Most of the world is aghast over the amount of fresh fruits and vegetables being tossed in the garbage due to superficial imperfections. Grocery stores say that no one will buy ugly food. Guess what – this is simply not true. What it really boils down to is this: no one will pay premium prices for it. There’s proof that a lot of people will buy ugly food – in the US, the UK and in Europe. And there are investors willing to buy shares in a company that sells them.

First of all, expired-date foods are different. It’s not fresh produce, but processed in some way. Even milk is processed, or we’d still be buying it in the state it comes out of the cow – with butterfat intact. But “expired food” stores do carry produce too, and now there are two of them on opposite sides of the Atlantic.

Secondly…

Grocer Fresh is NOT Fresh

Not Fresh: Bred for Shelf LifeFresh produce is purchased in season from local growers at the farmers market, or picked in your own garden. Grocery store produce is grown for shelf life, picked green, shipped long distance, and gas ripened. Something that traveled thousands of miles after harvest, and then distributed from a central warehouse before it makes it to the stock room cooler at your local market is definitely not fresh. It can only be labeled as such because it’s in a raw, unfrozen state.

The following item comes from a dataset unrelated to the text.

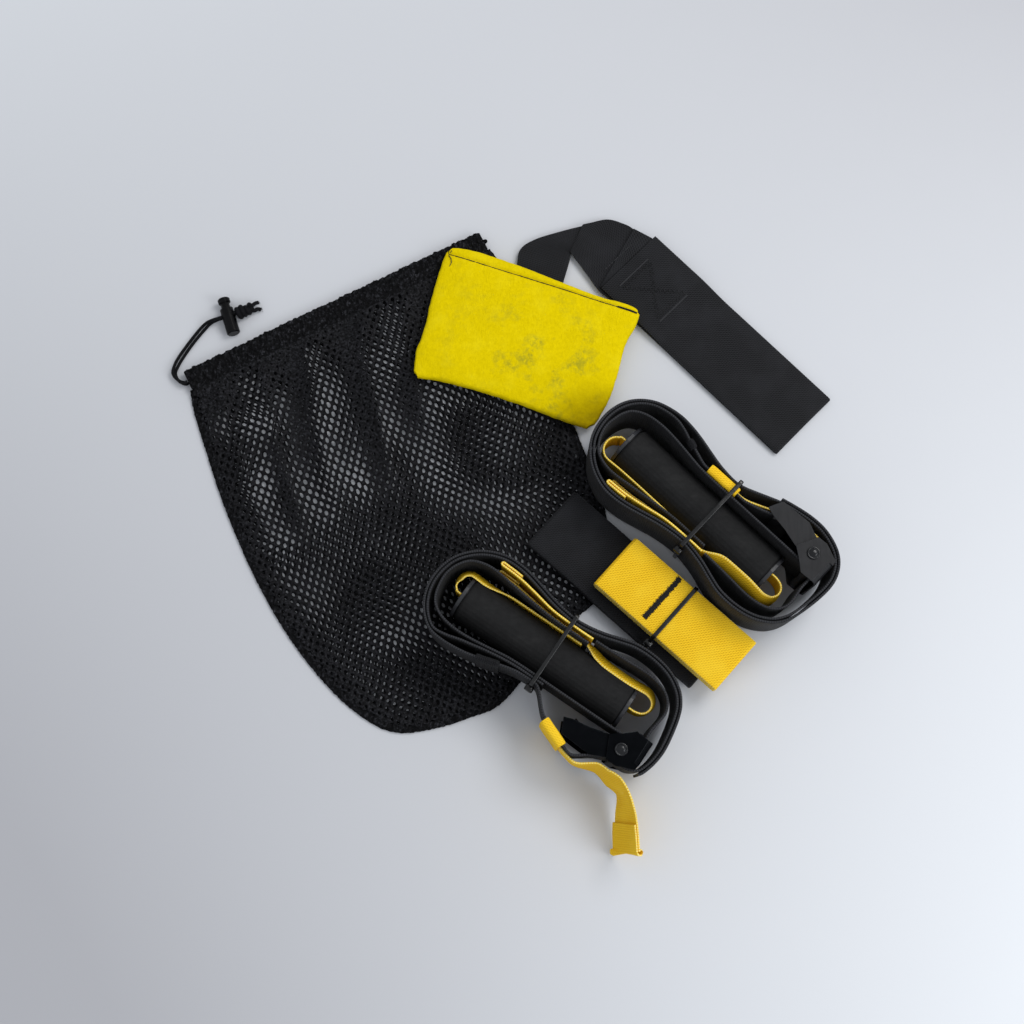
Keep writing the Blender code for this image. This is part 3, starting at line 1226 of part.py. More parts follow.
def add_cord_lock(kit):
    """A barrel lying on its side: the cord passes through it and through its sprung plunger."""
    plastic = finish("lock_plastic", BLACK, 0.25)
    lock = frame_at("cord_lock", LOCK_PLACE, LOCK_HEADING + math.pi, kit)
    bottom = -LOCK_CORD_PLACE
    top = bottom + LOCK_LENGTH
    floor = bottom + LOCK_FLOOR
    bevel = TOUCH_GAP * 2
    profile = (
        (bottom, 0), (bottom, LOCK_RADIUS - bevel), (bottom + bevel, LOCK_RADIUS), (top, LOCK_RADIUS),
        (top, LOCK_BORE_RADIUS), (floor, LOCK_BORE_RADIUS), (floor, 0),
    )
    body = add_mesh("cord_lock_body", turned(profile, LOCK_SEGMENTS), plastic, lock)
    half = LOCK_SLOT_WIDTH / 2
    reach = LOCK_RADIUS + CUT_OVERRUN
    low = (-half, -reach, -LOCK_SLOT_HEIGHT / 2)
    high = (half, reach, LOCK_SLOT_HEIGHT / 2)
    combine(body, "DIFFERENCE", "cord_slot", box(low, high))

    stem_low = -half - PLUNGER_TAIL
    neck_top = top + PLUNGER_NECK
    profile = (
        (stem_low, 0), (stem_low, PLUNGER_RADIUS), (top, PLUNGER_RADIUS), (top + bevel, PLUNGER_NECK_RADIUS),
        (neck_top, PLUNGER_NECK_RADIUS), (neck_top, PLUNGER_HEAD_RADIUS - bevel),
        (neck_top + bevel, PLUNGER_HEAD_RADIUS), (neck_top + PLUNGER_HEAD_LENGTH - bevel, PLUNGER_HEAD_RADIUS),
        (neck_top + PLUNGER_HEAD_LENGTH, PLUNGER_HEAD_RADIUS - bevel), (neck_top + PLUNGER_HEAD_LENGTH, 0),
    )
    plunger = add_mesh("cord_lock_plunger", turned(profile, LOCK_SEGMENTS), plastic, lock)
    low = (-half, -reach, -LOCK_SLOT_HEIGHT / 2)
    high = (half + PLUNGER_TRAVEL, reach, LOCK_SLOT_HEIGHT / 2)
    combine(plunger, "DIFFERENCE", "cord_slot", box(low, high))

    spring_low = floor + TOUCH_GAP + LOCK_SPRING_WIRE / 2
    spring_high = stem_low - TOUCH_GAP - LOCK_SPRING_WIRE / 2
    spring = add_coil(
        "cord_lock_spring", LOCK_SPRING_RADIUS, spring_low, spring_high, LOCK_SPRING_TURNS,
        LOCK_SPRING_WIRE, finish("steel", BRIGHT_STEEL, 0.3, 1.0), lock, axis="X",
    )
    CORD_NODES.extend([body.name, plunger.name, spring.name])


def centre_on_origin(kit):
    """Moves the kit so that the origin lies under the middle of its box, the free cord left out."""
    bpy.context.view_layer.update()
    graph = bpy.context.evaluated_depsgraph_get()
    corners = []
    for obj in bpy.context.view_layer.objects:
        if obj.type not in ("MESH", "CURVE") or obj.hide_render or obj.name in CORD_NODES:
            continue
        shape = obj.evaluated_get(graph)
        mesh = shape.to_mesh()
        corners += [shape.matrix_world @ vertex.co for vertex in mesh.vertices]
        shape.to_mesh_clear()
    middle = [(min(c[k] for c in corners) + max(c[k] for c in corners)) / 2 for k in range(2)]
    kit.location = (-middle[0], -middle[1], -min(c.z for c in corners))
    bpy.context.view_layer.update()
    size = [max(c[k] for c in corners) - min(c[k] for c in corners) for k in range(3)]
    print("kit moved by", [round(v, 5) for v in kit.location], "size", [round(v, 4) for v in size])


def main():
    clear_scene()
    kit = frame_at("kit", (0, 0, 0), 0, None)
    add_bag(kit)
    add_drawcord(kit)
    add_cord_lock(kit)
    add_door_anchor(kit)
    add_anchor(kit)
    place = (*RIGHT_BUNDLE_PLACE, RIGHT_BUNDLE_HEIGHT)
    add_bundle("right", 1, -1, place, RIGHT_BUNDLE_HEADING, kit)
    place = (*LEFT_BUNDLE_PLACE, LEFT_BUNDLE_HEIGHT)
    add_bundle("left", -1, -1, place, LEFT_BUNDLE_HEADING, kit)
    centre_on_origin(kit)


main()
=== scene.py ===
"""Looks of a suspension trainer packed flat: two wound handles, an anchor and a door anchor on a mesh bag.

Metres, +Z up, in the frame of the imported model. The sizes and routes that come first are the part's own,
and the pieces made here lie where its solids lie.
"""

import math
import random

import bmesh
import bpy
from mathutils import Matrix, Vector, noise

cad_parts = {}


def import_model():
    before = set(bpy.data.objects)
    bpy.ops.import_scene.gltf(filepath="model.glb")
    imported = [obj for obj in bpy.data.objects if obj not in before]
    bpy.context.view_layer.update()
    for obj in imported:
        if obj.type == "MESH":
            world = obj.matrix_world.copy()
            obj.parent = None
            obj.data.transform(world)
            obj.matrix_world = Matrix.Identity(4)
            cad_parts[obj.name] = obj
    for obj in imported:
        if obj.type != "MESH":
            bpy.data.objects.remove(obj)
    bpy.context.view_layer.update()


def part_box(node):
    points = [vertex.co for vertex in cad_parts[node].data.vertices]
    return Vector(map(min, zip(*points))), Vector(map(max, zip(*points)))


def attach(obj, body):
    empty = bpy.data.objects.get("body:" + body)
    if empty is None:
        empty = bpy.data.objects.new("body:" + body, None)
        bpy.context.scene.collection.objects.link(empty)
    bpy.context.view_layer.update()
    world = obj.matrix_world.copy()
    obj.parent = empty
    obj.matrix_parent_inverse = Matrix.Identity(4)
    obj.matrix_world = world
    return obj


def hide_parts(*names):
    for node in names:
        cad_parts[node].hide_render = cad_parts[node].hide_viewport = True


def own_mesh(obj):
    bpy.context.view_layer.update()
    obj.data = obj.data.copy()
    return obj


UP = Vector((0, 0, 1))

# Clearances
TOUCH_GAP = 0.0003
LAYER_GAP = 0.00045
WINDING_GAP = 0.00064
SLEEVE_GAP = 0.00035
STRAP_TO_CAM_GAP = 0.0004

# Webbing
MAIN_WIDTH = 0.038
MAIN_THICKNESS = 0.0015
HANDLE_WIDTH = 0.019
YELLOW_THICKNESS = 0.0012
ADJUSTER_WIDTH = 0.030
HEM_FOLD_LENGTH = 0.012
HEM_FOLD_PITCH = 0.0017

# Grip
GRIP_LENGTH = 0.1126
FOAM_RADIUS = 0.01425
RING_LENGTH = 0.0025
LEFT_TURN_RADIUS = 0.0080
RIGHT_TURN_RADIUS = 0.0085
TURN_LEAD = 0.0032

# Folds and stacks of webbing
FOLD_STEPS = 6
STACK_SHARES = (0.02, 0.35, 0.65, 0.98)

# Wound loop
LEFT_LOOP_ROOM = 0.0208
RIGHT_LOOP_ROOM = 0.0307
BUCKLE_LOBE_SPAN = 0.0895
LOBE_RISE = 0.01335
WAIST_END_SHARE = 0.335
WINDING_FIRST_INDEX = 11
WINDING_LAST_INDEX = {"right": 55, "left": 51}
LEFT_FIRST_TURN_END = 26
LEFT_SECOND_TURN_START = 36
WINDING_STEPS = 2

# Keepers
KEEPER_WALL = 0.0012
RIGHT_KEEPER_SHARES = (-0.1558, 0.1743)
LEFT_KEEPER_FROM_AXLE = (-0.0452, -0.0238)
RIBBED_KEEPER_SPAN = {"right": (-0.0358, -0.0204), "left": (-0.0330, -0.0160)}

# Cam buckle
BUCKLE_SETBACK = 0.0091
CHEEK_THICKNESS = 0.0009
EAR_THICKNESS = 0.0012
RIVET_RISE = 0.0008
BAR_RADIUS = 0.0025
BAR_OFFSET = 0.0050

# Cable ties
TIE_THICKNESS = 0.0011
TIE_WIDTH = 0.0026
TIE_PLACE_SHARE = {"right": 0.1006, "left": 0.0559}
TIE_CORNER = 0.0008
TIE_CORNER_SHARE = 0.29
TIE_SLACK = 0.0004
TIE_HEAD_LENGTH = 0.0054
TIE_HEAD_WIDTH = 0.0052
TIE_HEAD_DEPTH = 0.0042
TIE_HEAD_PLACE = 0.012
TIE_HEAD_BEND = 0.0008
TIE_HEAD_PROFILE = ((-0.5, 0.72), (-0.42, 0.93), (-0.25, 1.0), (0.25, 1.0), (0.42, 0.95), (0.5, 0.78))
TIE_TAIL_LENGTH = 0.013
TIE_TAIL_OFFSET = 0.0020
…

Doug Rauch, who opened the real world’s first outdated food grocery store, told ABC news in an interview last summer not long after the Daily Table opened near Boston:

“… most grocers want bananas that are still green so they ripen at home for the customer. So if they’re starting to turn yellow, they won’t ship them to a grocer. If they can’t get rid of them, they’ll throw them in a dumpster. We’re able to collect bananas that are beautiful Chiquita bananas, but they’re one stage closer to ripeness. They’re not ripe yet, they’re just closer to ripeness.”

That is truly wasteful. They’re not ugly food at all, or even slightly imperfect. All the other produce gets much the same treatment, or worse. Like the apples no store will buy, because they’re not as large as they’d like them to be. Perfectly good apples without blemishes, but consumers won’t pay as much for smaller apples, so standard grocery stores don’t want them.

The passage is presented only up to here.